Falcon 1 will be a proof of concept.
    It is designed to put small satellites into orbit and test the key technologies necessary to go bigger and to build manned rockets and manned capsules. But looking into the future, the big development  at SpaceX is something called
Falcon 9, which is considerably larger. In its largest version Falcon 9, would be capable of putting twenty five tons into Earth's orbit. And it's also capable of missions to geosynchronous orbit and to escape.
  And
Falcon 9 is also being built from the ground up with what's called a manned safety rating, so that the margins of safety in the design of components are higher than they are in an unmanned rocket. That's something that isn't all that hard to do if you design the rocket from the beginning to do that, but it's very difficult to retrofit a rocket to be man-rated.
  The ultimate goal of SpaceX is not tourism, as it is for
Branson's  company, but a much bolder goal: the colonization of other planets.
  SpaceX is really to help enable humanity become a space-faring civilization and one day, a multiplanet species. To do so, he must first lower the cost and improve the reliability of the service to the point where if you want to move to Mars, you should be able to do so if you can afford the median house in California.
  Tumlinson (founder of Space Frontier Foundation) is concerned with a business model too: the one driving NASA. The space agency has been traditionally seen as pioneer, a trailblazer, the Lewis and Clark of space travel, going where no human has ever gone before. But space exploration has now been going on for more than 50 years, and it's time for private businesses to get a firm foothold, he reasons. After all, it was way before 50 years after the Wright brothers flew their crude airplanes at Kitty Hawk, in 1903, that private airlines were ferrying passengers. It's time to turn space travel over to the private sector, where it can be commercialized. Tumlinson believes that NASA understands his point of view and agrees with it. But he is concerned that NASA's coziness with the contractors who have been working with the agency for decades, who have received and continue to receive billions of dollars to design and build future space vehicles, will shut out the fledgling competitors.
  So we already have the aerospace companies, the traditional aerospace companies, as I call them, saying that they're building a variation of their vehicle which will actually compete with these nonsubsidized private companies that are going to be allegedly carrying stuff to and from stations.

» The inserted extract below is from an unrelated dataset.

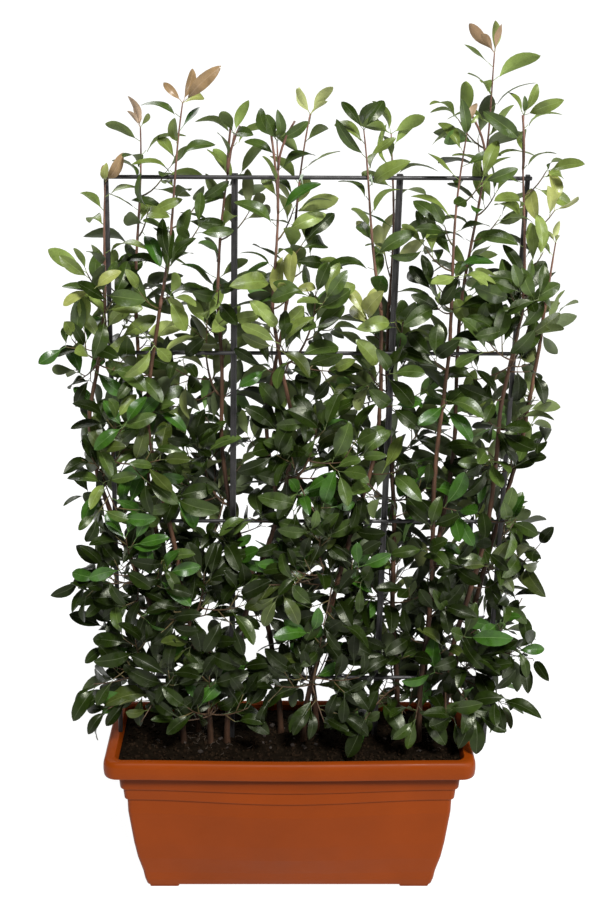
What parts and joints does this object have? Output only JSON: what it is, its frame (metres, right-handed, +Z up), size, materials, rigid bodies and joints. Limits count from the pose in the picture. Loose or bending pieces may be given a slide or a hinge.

So I see a few years down the road, we could have real trouble there, as the smaller guys get kind of booted out of the way by these heavily subsidized aerospace companies.
  If we're going to settle and stay and create the communities that Elon was speaking of, we have to make all of our decisions with that in mind. And that gets to the Lewis-and-Clark function for government and the enabling and protecting and nurturing the new private-sector companies that are going to be the ones who actually create the economy that allows us to stay. One of the big challenges is going to be to get NASA focused on a supportive roles for this industry rather than the not-invented-here, do-it-yourself approach. Because as we say in our group, nobody stays until somebody pays. And I really don't want it to be the taxpayers.
  The private sector is absolutely critical, is indeed indispensable to NASA's exploration plans. It is literally impossible for NASA to do what it wants without bringing in strong involvement of the private sector.
  And a good place to start involving and encouraging the privatization of space is in the completed space station. So that's the first thing to get the space shuttle's expenses put to bed.  And that'll free up, I hope, some money from some commercialization activity that will support the space station. All the supplies and cargo shouldn't be flown up on NASA rockets; they should be flown up on commercial enterprises that can bid for that business and get NASA out of the freight business and get it back in the exploring business. That may be the surface of the moons where we go or the asteroids, which I would like to see visited pretty quickly, and then eventually, to Mars.
  What we really need is a partnership, as we move out, between the government playing the Lewis-and-Clark role on the leading edge, and this is where we screw up and have screwed up in the past. Built into that Lewis-and-Clark function should be a constant handoff of operational activities to the private sectors, such as Elon's company, and the things Rutan(CEO of Scaled Composites - private space travel company.) might build, and others out there. Just constantly shedding. So we have what I call a lean, mean exploration machine, in the form of NASA moving outward. And the settlers and shopkeepers bringing up the rear and creating an economy.